Rosana acordou assustada com a forte
ventania durante a madrugada. O vento penetrava pelas frestas da janela,
empurrando com a sua força a água da chuva que ora caía. O frio tomou conta do
seu corpo e ela pensou em se cobrir quando um barulho forte se ouviu na
cozinha, fazendo-a levantar-se para ver do que se tratava. Estava sozinha em
casa, pois seu marido nessa noite estava trabalhando como médico plantonista em
um hospital da cidade, devendo largar pela manhã. Já estava acostumada e não
sentia medo algum, mas nessa noite ela apresentou um certo receio, como se
estivesse imaginando que algo de ruim pudesse acontecer.
Dias antes ela tivera um sonho estranho,
quando uma mulher a convidava para um passeio em um lugar totalmente
desconhecido para ela. Queria lhe mostrar algo interessante, mas não sabia do
que se tratava. Levada pela curiosidade, Rosana aceitou o convite e acompanhou
a mulher, mesmo morrendo de medo. Depois de andarem por um certo tempo, Rosana
percebeu figuras estranhas ao seu lado que surgiram de repente e sem saber de
onde. Aos poucos outras figuras grotescas foram aparecendo e ela começou a
entrar em pânico. A mulher que a acompanhava sumiu como por encanto e Rosana
começou a gritar, acordando molhada de suor. Contou o sonho para o marido que
achou uma coisa natural e não mais se tocou no assunto.

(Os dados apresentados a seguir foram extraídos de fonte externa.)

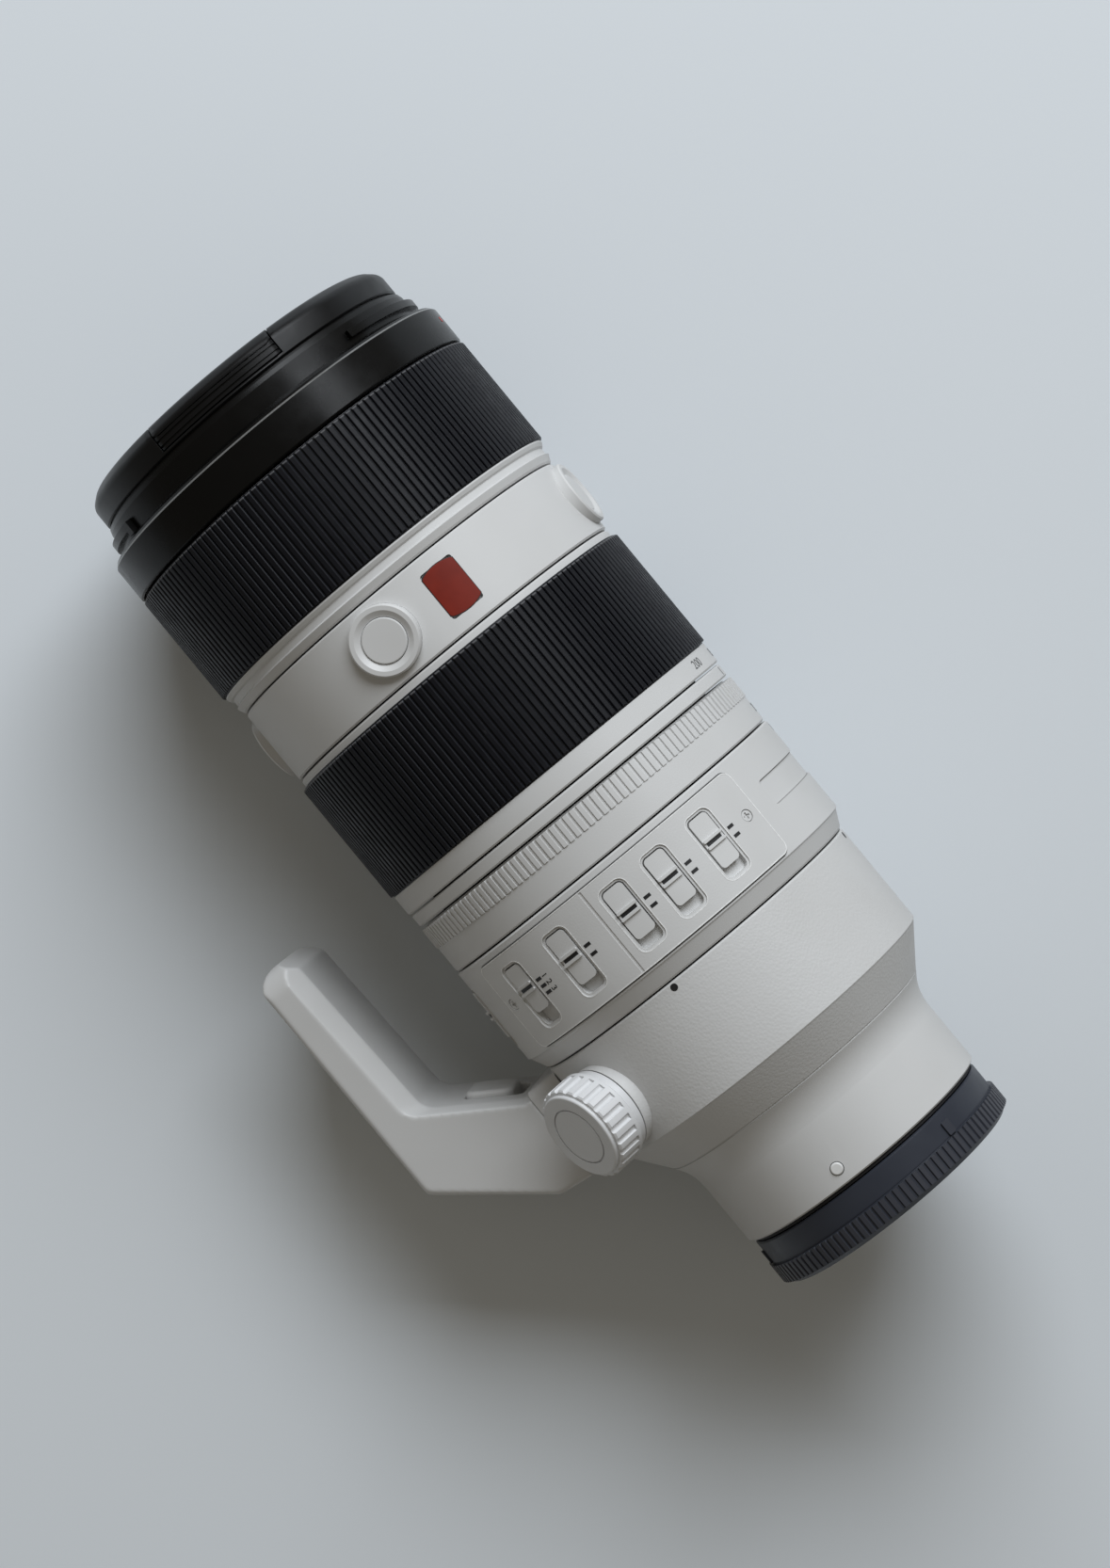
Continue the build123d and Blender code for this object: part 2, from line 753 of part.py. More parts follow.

A chuva caía mais forte ainda, mas mesmo
assim ela se dirigiu para a cozinha. Abriu a porta, já que a área externa era
gradeada, caminhando alguns passos, sentindo a força da ventania. Nesse momento
uma pesada telha se desprendeu do teto, partindo-se antes de atingir o chão,
tendo um dos pedaços atingido Rosana na cabeça, derrubando-a. Sentiu a cabeça
rodar e uma forte dor, permanecendo imóvel no solo por alguns minutos. Após
esse tempo ela conseguiu se levantar e notou que nada sentia, a dor
desaparecera instantaneamente, caminhando em direção ao quintal da casa,
atravessando a grade sem sequer abri-la. Quase nem percebeu esse detalhe dado o
estado de quase inconsciência em que se encontrava. Nem a chuva a molhava, o
vento não a tocava, a dor desaparecera como por encanto. Passou a mão na cabeça
para ver se havia algum ferimento e nada encontrou. Olhou para trás, em direção
a cozinha e viu um corpo caído, todo ensanguentado. Era um corpo de mulher que
se vestia exatamente igual a ela, o que a apavorou. Mas estava tão confusa
mentalmente que não se preocupou muito, achando que não poderia ser ela
própria, era impossível, pois estava ali, estava se sentindo bem, apesar da
tontura e da perturbação em sua mente.
Uma cortina de esquecimento envolveu
Rosana e agora ela se via em um lugar desconhecido, caminhando lentamente, para
onde não sabia. Ao seu lado uma mulher que ela não reconheceu, que a induzia a
segui-la, que a levava para algum canto e que não tinha coragem de perguntar.
Olhou fixamente para a mulher, tentou identificá-la, saber se a conhecia. Ficou
imaginando se estava sonhando, tentando se beliscar, tentando por a mente para
funcionar. Fez tanto esforço que acabou se lembrando. Sim, era ela mesma, era a
mulher do sonho, daquele sonho estranho que seu marido achava que não era nada
demais. Sentiu pavor e começou a estremecer, a sentir arrepios, principalmente
quando viu aquelas figuras fantasmagóricas que a assustaram em seu sonho. A
mulher ao seu lado lhe sorriu e agradeceu por ter aceito o seu convite, faz
parte do seu mundo agora, esse mundo onde um dia todo ser humano irá fazer
parte. Rosana começava então a aceitar aquela situação, tinha a plena certeza
de que não mais pertencia ao mundo dos vivos e que teria que se acostumar com
essa nova realidade que lhe fora antecipada em um sonho.